Cars are FAR more fatal, will, if you really want to discuss the dangers of weapons.
The National Center for Injury Prevention and Control (part of the CDC) has a very neat tool which allows you to break injuries and deaths down numerically, and generate tables like: "10 Leading Causes of Injury Deaths, United States
2005, All Races, Both Sexes". I prefer the raw numbers to statistics like "you're twice as likely to die in a car accident than as the result of a firearm", because, although true, it tends to be misleading without the original data.
Seeing the actual numbers is pretty interesting.

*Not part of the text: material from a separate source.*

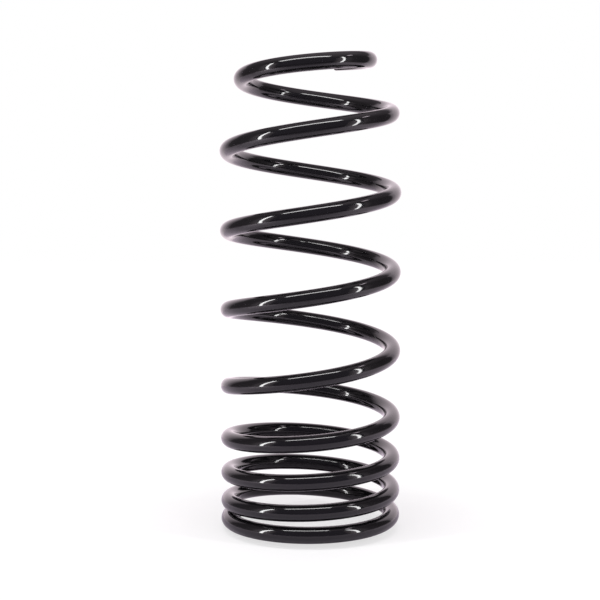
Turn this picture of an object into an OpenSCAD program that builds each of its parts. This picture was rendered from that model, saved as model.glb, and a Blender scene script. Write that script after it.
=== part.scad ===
// Suspension coil spring, wound hot from one round steel bar and painted gloss black.
// It stands upright: the coil axis is Z and the bar's lowest point lies at Z = 0.
// It is wound right-handed, so the bar climbs as it goes anticlockwise seen from above.
// Foot: closed, with the cut bar end just under the turn that passes over it.
// Middle: close turns that loosen by degrees, then wide-open turns of constant pitch.
// Top: a pigtail, where the coil draws in to a smaller eye and flattens out.

/* [Bar] */
// Diameter of the round bar with its paint
bar_d = 12.7; // [9:0.1:16]
// Width of the broken edge round each cut bar end
end_chamfer = 0.8; // [0.3:0.1:2]

/* [Coil] */
// Outside diameter of the parallel turns
body_od = 140; // [115:1:180]
// Turns of bar between its two cut ends
turns = 8.75; // [8.5:0.05:9.5]
// Direction in which the lower bar end is cut, seen from above, anticlockwise from +X
lower_end_angle = 153; // [0:1:360]

/* [Foot] */
// Gap between the lower bar end and the turn that passes over it
seat_gap = 0.6; // [0.3:0.1:2]
// Turns over which the first turn opens out to the close turns
seat_turns = 1.35; // [1:0.05:1.4]
// Height by which the foot tips up to one side, as the unground coil does
lean = 1.7; // [0:0.1:3]
// Direction of that side, seen from above, anticlockwise from +X
lean_angle = 222; // [0:1:360]
// Turns over which the lean fades out
lean_turns = 3.9; // [2:0.1:5]

/* [Close turns] */
// Gap between the turns, just above the first one
close_gap = 9.2; // [5:0.1:12]
// Turn at which the close turns start to loosen
loosen_from = 1.15; // [1:0.05:2]
// Turns over which they loosen
loosen_turns = 3.35; // [2:0.05:4]
// Gap that they loosen to
loose_gap = 23.7; // [14:0.1:30]

/* [Open turns] */
// Turn at which the spring starts to open
open_from = 3; // [2.5:0.05:3.8]
// Turns over which it opens to the full gap
open_turns = 1.65; // [1:0.05:2]
// Gap between the wide-open turns
open_gap = 48.4; // [34:0.1:60]

/* [Pigtail] */
// Outside diameter of the pigtail's eye, at the upper bar end
pigtail_od = 100; // [85:0.5:125]
// Turns over which the coil draws in to the eye
pigtail_turns = 1.45; // [1.2:0.05:1.8]
// Turns over which the open pitch flattens out
flatten_turns = 1.55; // [1:0.05:1.8]
// Height between the upper bar end and the bar one turn below it
pigtail_gap = 18.2; // [14:0.1:30]

/* [Hidden] */
bar_colour = [0.045, 0.045, 0.05];

// Facets: cross-sections in one turn, and sides of each one
sections_per_turn = 36;
bar_sides = 16;

bar_r = bar_d / 2;
body_r = body_od / 2 - bar_r;
pigtail_r = pigtail_od / 2 - bar_r;
flatten_from = turns - flatten_turns;
pigtail_from = turns - pigtail_turns;

// Pitch of each stretch of the coil: how far one turn of it rises
close_pitch = bar_d + close_gap;
loose_pitch = bar_d + loose_gap;
open_pitch = bar_d + open_gap;

// A smooth step from 0 to 1, and the area under it
function eased(s) = s <= 0 ? 0 : s >= 1 ? 1 : s * s * (3 - 2 * s);
function eased_area(s) = s <= 0 ? 0 : s >= 1 ? s - 1 / 2 : pow(s, 3) - pow(s, 4) / 2;

// Height gained by turn u from a pitch that changes smoothly over some turns
function gained(u, from, over, change) = change * over * eased_area((u - from) / over);

// Direction of turn u from the axis, and how far the lean lifts the bar there
function turn_angle(u) = lower_end_angle + 360 * u;
function leaning(u) = lean * (1 - eased(u / lean_turns)) * cos(turn_angle(u) - lean_angle);

// Pitch at the lower bar end, such that the first turn passes over it with seat_gap
seat_rise = bar_d + seat_gap + leaning(0) - leaning(1);
seat_share = gained(1, 0, seat_turns, 1);
tip_pitch = (seat_rise - close_pitch * seat_share) / (1 - seat_share);

// The pigtail's pitch falls off by a square law, gently at first, and this is the area under it.
// Pitch at the upper bar end, such that the end stands pigtail_gap above the turn below it
function flattened(u) = flatten_turns * pow(max(0, (u - flatten_from) / flatten_turns), 3) / 3;
pigtail_rise = bar_d + pigtail_gap;
pigtail_share = flattened(turns) - flattened(turns - 1);
end_pitch = open_pitch + (pigtail_rise - open_pitch) / pigtail_share;

// Centre line of the bar after u turns: how far it has risen, and its distance from the axis
function rise(u) =
    tip_pitch * u
    + gained(u, 0, seat_turns, close_pitch - tip_pitch)
    + gained(u, loosen_from, loosen_turns, loose_pitch - close_pitch)
    + gained(u, open_from, open_turns, open_pitch - loose_pitch)
    + flattened(u) * (end_pitch - open_pitch)
    + leaning(u);
function centre_radius(u) = body_r + (pigtail_r - body_r) * eased((u - pigtail_from) / pigtail_turns);
function outward(u) = [cos(turn_angle(u)), sin(turn_angle(u)), 0];
function centre(u) = centre_radius(u) * outward(u) + [0, 0, rise(u)];

function unit(v) = v / norm(v);
step = 1 / sections_per_turn;
function along_bar(u) = unit(centre(u + step) - centre(u - step));

// One cross-section: a ring of points square to the bar, the first one facing outward
function ring(u, r) =
    let (t = along_bar(u), out = outward(u), side = unit(out - (out * t) * t), up = cross(side, t))
    [for (k = [0 : bar_sides - 1])
        let (a = 360 * k / bar_sides)
        centre(u) + r * (cos(a) * side + sin(a) * up)];

// Stations along the bar as [turn, radius]: a broken edge at each end, and between them
// equal steps that take in the coil's widest points along X and Y
lower_edge = end_chamfer / (2 * PI * body_r);
upper_edge = end_chamfer / (2 * PI * pigtail_r);
first_step = ceil(lower_end_angle * sections_per_turn / 360);
last_step = floor(turn_angle(turns) * sections_per_turn / 360);
even_turns = [for (i = [first_step : last_step]) i * step - lower_end_angle / 360];
stations = concat(
    [[0, bar_r - end_chamfer], [lower_edge, bar_r]],
    [for (u = even_turns) if (u > 2 * lower_edge && u < turns - 2 * upper_edge) [u, bar_r]],
    [[turns - upper_edge, bar_r], [turns, bar_r - end_chamfer]]
);

// A bar swept through rings of equal count, closed by a flat face at each end
module swept_bar(rings) {
    n = len(rings);
    m = len(rings[0]);
    walls = [for (i = [0 : n - 2], k = [0 : m - 1], half = [0, 1])
        let (a = i * m + k, b = i * m + (k + 1) % m)
        half == 0 ? [a, b, b + m] : [a, b + m, a + m]];
    lower_face = [for (k = [0 : m - 1]) m - 1 - k];
    upper_face = [for (k = [0 : m - 1]) (n - 1) * m + k];
    polyhedron(points = [for (r = rings) each r], faces = concat([lower_face], walls, [upper_face]));
}

module coil_spring() {
    rings = [for (s = stations) ring(s[0], s[1])];
    lowest = min([for (r = rings, p = r) p[2]]);
    color(bar_colour)
    translate([0, 0, -lowest])
    swept_bar(rings);
}

coil_spring();
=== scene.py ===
import bisect
import math

import bmesh
import bpy
from mathutils import Matrix, Vector


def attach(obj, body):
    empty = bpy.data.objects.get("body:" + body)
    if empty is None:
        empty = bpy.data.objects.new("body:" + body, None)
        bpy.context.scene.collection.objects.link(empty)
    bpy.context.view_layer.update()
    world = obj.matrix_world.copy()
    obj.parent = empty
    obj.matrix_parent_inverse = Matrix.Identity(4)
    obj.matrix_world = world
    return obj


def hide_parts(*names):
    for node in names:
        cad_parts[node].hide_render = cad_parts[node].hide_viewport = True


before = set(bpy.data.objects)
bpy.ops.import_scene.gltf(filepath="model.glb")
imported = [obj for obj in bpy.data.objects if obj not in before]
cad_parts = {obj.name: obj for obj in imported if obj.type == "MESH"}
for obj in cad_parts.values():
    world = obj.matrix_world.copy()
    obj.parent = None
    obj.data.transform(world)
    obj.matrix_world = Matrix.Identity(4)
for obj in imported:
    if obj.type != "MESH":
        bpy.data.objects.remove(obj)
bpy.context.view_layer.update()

# The bar, wound into a coil
# One round bar of spring steel, wound hot on a mandrel, right-handed. It has a closed foot, close
# turns, wide-open turns and a drawn-in pigtail on top. Its ends are cut square, their rims broken.
# It stands free on its foot, and nothing is fixed to it.

# the sizes of the bar and of its centre line are those of the part's source, in metres
BAR_RADIUS = 0.00635
END_BREAK = 0.0008
COIL_RADIUS = 0.07 - BAR_RADIUS
TURNS = 8.75
LOWER_END_ANGLE = math.radians(153)

SEAT_GAP = 0.0006
SEAT_TURNS = 1.35
LEAN = 0.0017
LEAN_ANGLE = math.radians(222)
LEAN_TURNS = 3.9
CLOSE_PITCH = 2 * BAR_RADIUS + 0.0092
LOOSEN_FROM = 1.15
LOOSEN_TURNS = 3.35
LOOSE_PITCH = 2 * BAR_RADIUS + 0.0237
OPEN_FROM = 3
OPEN_TURNS = 1.65
OPEN_PITCH = 2 * BAR_RADIUS + 0.0484
PIGTAIL_RADIUS = 0.05 - BAR_RADIUS
PIGTAIL_TURNS = 1.45
FLATTEN_TURNS = 1.55
PIGTAIL_RISE = 2 * BAR_RADIUS + 0.0182

# how finely the bar is made: sides round it, short lengths along it, and facets of a broken rim
BAR_SIDES = 48
BAR_LENGTHS = 1050
RIM_FACETS = 3


def eased(share):
    """A smooth step from 0 to 1."""
    share = min(max(share, 0), 1)
    return share * share * (3 - 2 * share)


def eased_area(share):
    """The area under the smooth step, up to a share of it."""
    if share > 1:
        return share - 0.5
    share = max(share, 0)
    return share ** 3 - share ** 4 / 2


def gained(turn, start, over, change):
    """Height gained by a turn from a pitch that changes smoothly over some turns."""
    return change * over * eased_area((turn - start) / over)


def flattened(turn):
    """How far the pigtail's flattening has gone: the pitch falls off by a square law."""
    return FLATTEN_TURNS * max(0, 1 + (turn - TURNS) / FLATTEN_TURNS) ** 3 / 3


def turn_angle(turn):
    return LOWER_END_ANGLE + 2 * math.pi * turn


def leaning(turn):
    """How far the foot's lean lifts the bar, fading out over the lowest turns."""
    return LEAN * (1 - eased(turn / LEAN_TURNS)) * math.cos(turn_angle(turn) - LEAN_ANGLE)


# pitch at the lower end, such that the first turn passes just over it, and at the upper end
seat_rise = 2 * BAR_RADIUS + SEAT_GAP + leaning(0) - leaning(1)
seat_share = gained(1, 0, SEAT_TURNS, 1)
tip_pitch = (seat_rise - CLOSE_PITCH * seat_share) / (1 - seat_share)
end_pitch = OPEN_PITCH + (PIGTAIL_RISE - OPEN_PITCH) / (flattened(TURNS) - flattened(TURNS - 1))


def rise(turn):
    return (
        tip_pitch * turn
        + gained(turn, 0, SEAT_TURNS, CLOSE_PITCH - tip_pitch)
        + gained(turn, LOOSEN_FROM, LOOSEN_TURNS, LOOSE_PITCH - CLOSE_PITCH)
        + gained(turn, OPEN_FROM, OPEN_TURNS, OPEN_PITCH - LOOSE_PITCH)
        + flattened(turn) * (end_pitch - OPEN_PITCH)
        + leaning(turn)
    )


# the part stands on Z = 0: the line is lowered by its lowest point, which lies in the first turns,
# less the bar's radius
foot_level = min(rise(i / 400) for i in range(500)) - BAR_RADIUS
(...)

I made one for illustrative purposes, and highlighted what we're talking about in red:
I think if you're really concerned about unnecessary deaths in the United States, it would be time and money MUCH better spent working on number one killer, in some cases doubling the amount of deaths by firearm.
Check it out here:
http://webappa.cdc.gov/sasweb/ncipc/leadcaus10.html
A quick number crunch with my calculator; If I include suicide AND homicide by firearm, men and women between the ages of 5 and 34
were one and a half times (1.4886) more likely to die in a car accident than as the result of a firearm in 2005.
560+763+10657+7047=19027
44+143+4499+3780+8466 + (84 + 1962 + 2269 + 4315) = 12781
19027 / 12781 = 1.488694
If you don't include suicide, they're
2.2476 times more likely to die as a result of a car accident than at the hands of someone else's firearm.
In the finite economy in which we live, should we spend more money on preventing death by vehicle, or preventing death by firearm? The math here is pretty simple. To drive the point further, which are you more worried about? Being killed by a man with a gun, or being killed by a car? You
should be more worried about the car, as it is more than twice as likely to kill you. If you're more worried about the gunman, it's sure not based on the numbers.